Dataset section
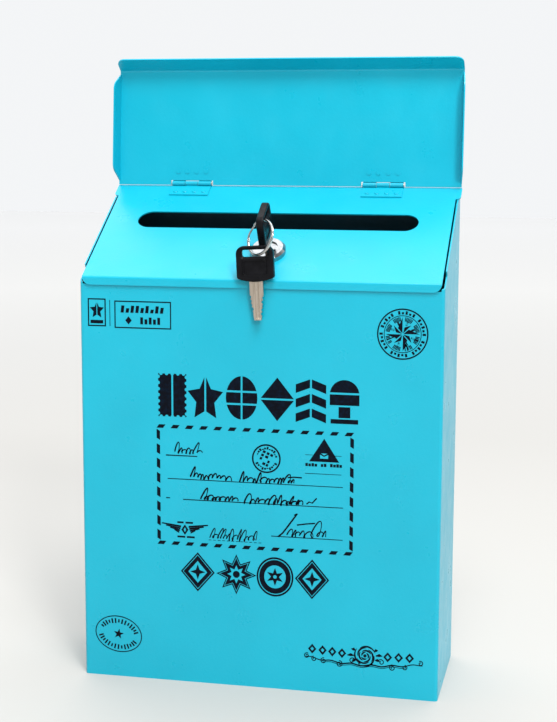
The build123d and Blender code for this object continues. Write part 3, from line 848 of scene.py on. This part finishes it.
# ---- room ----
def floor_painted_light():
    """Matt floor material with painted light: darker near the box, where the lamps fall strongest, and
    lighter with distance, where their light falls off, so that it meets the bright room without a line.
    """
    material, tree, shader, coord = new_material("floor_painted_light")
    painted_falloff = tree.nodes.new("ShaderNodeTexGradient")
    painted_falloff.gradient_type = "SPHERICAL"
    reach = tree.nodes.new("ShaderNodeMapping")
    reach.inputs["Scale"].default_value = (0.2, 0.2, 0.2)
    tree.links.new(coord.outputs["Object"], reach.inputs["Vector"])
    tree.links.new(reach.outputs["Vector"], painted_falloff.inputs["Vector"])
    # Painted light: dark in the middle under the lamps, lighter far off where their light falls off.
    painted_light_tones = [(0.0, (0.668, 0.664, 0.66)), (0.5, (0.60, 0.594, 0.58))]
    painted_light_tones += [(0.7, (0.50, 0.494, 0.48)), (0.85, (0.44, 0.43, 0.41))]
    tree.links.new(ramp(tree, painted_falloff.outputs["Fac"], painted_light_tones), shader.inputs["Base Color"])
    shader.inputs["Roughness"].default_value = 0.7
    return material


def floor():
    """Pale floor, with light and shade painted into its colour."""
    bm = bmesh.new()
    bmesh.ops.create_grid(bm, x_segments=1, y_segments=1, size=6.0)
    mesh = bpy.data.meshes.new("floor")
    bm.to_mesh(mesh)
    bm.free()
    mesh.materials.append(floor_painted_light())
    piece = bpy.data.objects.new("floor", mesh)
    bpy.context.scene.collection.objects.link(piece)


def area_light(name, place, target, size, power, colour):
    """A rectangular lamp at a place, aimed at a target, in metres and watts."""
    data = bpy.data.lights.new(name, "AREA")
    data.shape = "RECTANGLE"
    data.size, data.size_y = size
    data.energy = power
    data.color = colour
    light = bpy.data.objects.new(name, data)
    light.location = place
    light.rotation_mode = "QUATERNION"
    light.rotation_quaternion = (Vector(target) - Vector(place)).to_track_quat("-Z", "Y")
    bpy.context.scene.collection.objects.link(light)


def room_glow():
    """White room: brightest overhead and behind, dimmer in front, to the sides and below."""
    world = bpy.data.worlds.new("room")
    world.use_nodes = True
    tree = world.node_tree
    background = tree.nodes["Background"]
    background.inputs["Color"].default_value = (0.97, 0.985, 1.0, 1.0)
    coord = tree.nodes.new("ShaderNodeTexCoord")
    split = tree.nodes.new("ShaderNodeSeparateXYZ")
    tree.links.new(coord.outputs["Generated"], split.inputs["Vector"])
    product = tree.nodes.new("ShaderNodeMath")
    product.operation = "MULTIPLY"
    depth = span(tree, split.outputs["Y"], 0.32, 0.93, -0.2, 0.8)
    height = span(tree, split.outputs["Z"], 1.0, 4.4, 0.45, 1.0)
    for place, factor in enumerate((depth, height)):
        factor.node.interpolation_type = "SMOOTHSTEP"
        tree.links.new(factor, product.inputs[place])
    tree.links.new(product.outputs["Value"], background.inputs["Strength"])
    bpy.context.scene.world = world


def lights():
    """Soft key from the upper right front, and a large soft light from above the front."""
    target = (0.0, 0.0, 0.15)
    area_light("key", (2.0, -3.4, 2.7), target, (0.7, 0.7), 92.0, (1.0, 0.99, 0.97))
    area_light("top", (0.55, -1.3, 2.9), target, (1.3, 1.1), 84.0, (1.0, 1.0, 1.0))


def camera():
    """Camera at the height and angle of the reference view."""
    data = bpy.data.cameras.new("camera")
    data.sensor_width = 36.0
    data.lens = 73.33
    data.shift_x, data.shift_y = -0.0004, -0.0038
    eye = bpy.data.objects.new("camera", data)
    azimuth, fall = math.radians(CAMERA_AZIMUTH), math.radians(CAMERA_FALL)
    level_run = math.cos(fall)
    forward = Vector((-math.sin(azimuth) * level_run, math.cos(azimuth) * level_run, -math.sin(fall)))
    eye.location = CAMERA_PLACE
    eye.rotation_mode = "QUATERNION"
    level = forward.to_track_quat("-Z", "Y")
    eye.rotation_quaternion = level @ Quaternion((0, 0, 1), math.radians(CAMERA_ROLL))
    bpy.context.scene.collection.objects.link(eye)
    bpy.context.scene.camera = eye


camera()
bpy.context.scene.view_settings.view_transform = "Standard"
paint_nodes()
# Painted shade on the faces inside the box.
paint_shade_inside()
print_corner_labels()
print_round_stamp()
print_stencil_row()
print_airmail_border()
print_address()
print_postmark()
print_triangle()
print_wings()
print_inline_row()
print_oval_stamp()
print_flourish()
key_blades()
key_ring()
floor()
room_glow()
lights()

Task prompt
Find the lines containing "from" and list every one of them.

Result for this exercise
The build123d and Blender code for this object continues. Write part 3, from line 848 of scene.py on. This part finishes it.
    """Soft key from the upper right front, and a large soft light from above the front."""